The Role of Leadership
Effective mediation around emotional labour expectations also relies heavily on the tone set by leadership. Managers who model vulnerability, acknowledge emotional contributions, and appropriately distribute emotional tasks build team cultures of respect and collaboration. On the contrary, leaders who dismiss these contributions as peripheral risk alienating staff and fuelling burnout under the radar.
Mediation provides leaders with a mirror. It showcases how small decisions — like asking the same person to deliver bad news or expecting specific employees to absorb group stress — can accumulate into significant pressure. Leaders who engage in mediation not only signal their investment in staff wellbeing but also grow their own emotional intelligence.
Training in mediation skills should therefore be seen not only as a resource for HR professionals or external facilitators but as an essential part of leadership development. The ability to navigate emotional complexity and model ethical emotional labour is increasingly valuable in diverse, dynamic workplaces.
Emotional Labour is Real Work
One of the lasting benefits of mediation is the legitimisation of emotional labour as real work. When employees see their experiences given space, validation, and resolution, it sends a clear message: emotional effort is not invisible here. It matters.
This recognition doesn’t always need to come with monetary reward — although that’s part of the larger conversation on pay equity and promotion. More immediately, it involves saying thank you, rotating emotional tasks, and embedding their acknowledgement into performance reviews and feedback loops.
For example, if a team member routinely acts as the peacemaker or invests in team wellbeing, this should be noted as contributing to organisational health. Mediation can help reshape what “contribution” looks like in ways that are more inclusive and reflective of real experience.
Sustaining Change Beyond the Mediation Table
What happens after the mediation session is as important as what occurs during it. Solutions need to be scalable, agreements revisited, and cultural learning embedded.
Follow-up is key. Mediators might check in with participants weeks or months later, helping anchor new habits or clearing up residual tension. Organisations can anchor learning by including emotional labour discussions in induction processes, leadership check-ins, and review cycles.
Technology can also play a role. Anonymous pulse surveys can help track how emotional labour is being distributed and perceived. Training platforms can support ongoing learning in emotional literacy, conflict resolution, and inclusive culture.

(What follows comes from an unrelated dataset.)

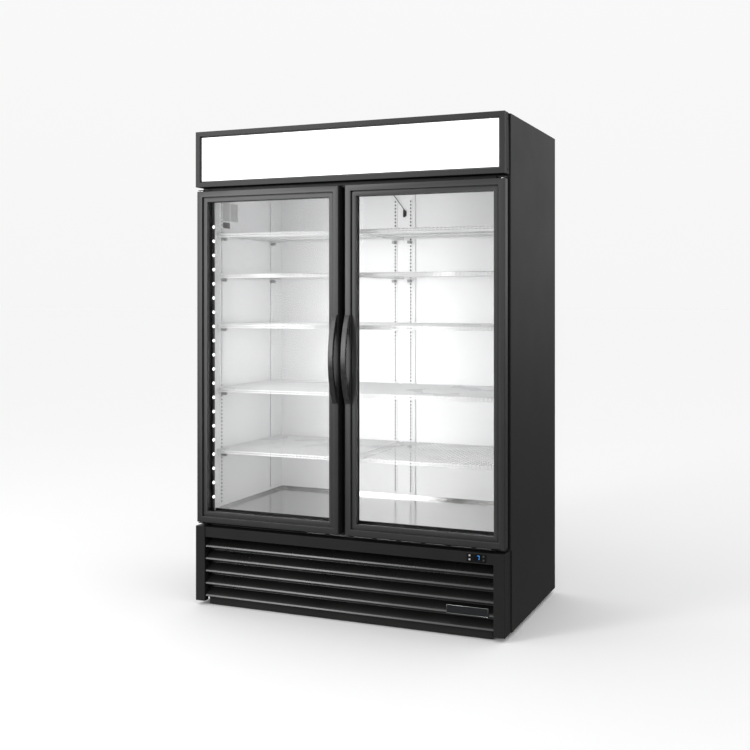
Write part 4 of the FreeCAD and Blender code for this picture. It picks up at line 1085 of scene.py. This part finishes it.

Ultimately, successful mediation plants seeds rather than delivers miracle cures. It fosters the relationships, dialogue, and awareness that make more equitable emotional labour possible in the long term. And in doing so, it not only eases the individual burden but transforms the emotional architecture of teams and organisations.
A New Metric of Success
In a world that increasingly recognises emotional intelligence as vital, it’s time our workplaces and personal relationships also make space for the often unseen work of emotion. Mediation offers not only a pathway for resolving current conflicts but a new blueprint for how we understand and share emotional responsibility.
By championing emotional fairness through dialogue, empathy and intentional redistributions of the load, we craft environments where everyone can thrive — not just those who have quietly carried more than their share. As we turn the spotlight onto emotional labour, may we not only seek understanding and redress but also greater connection, compassion, and care.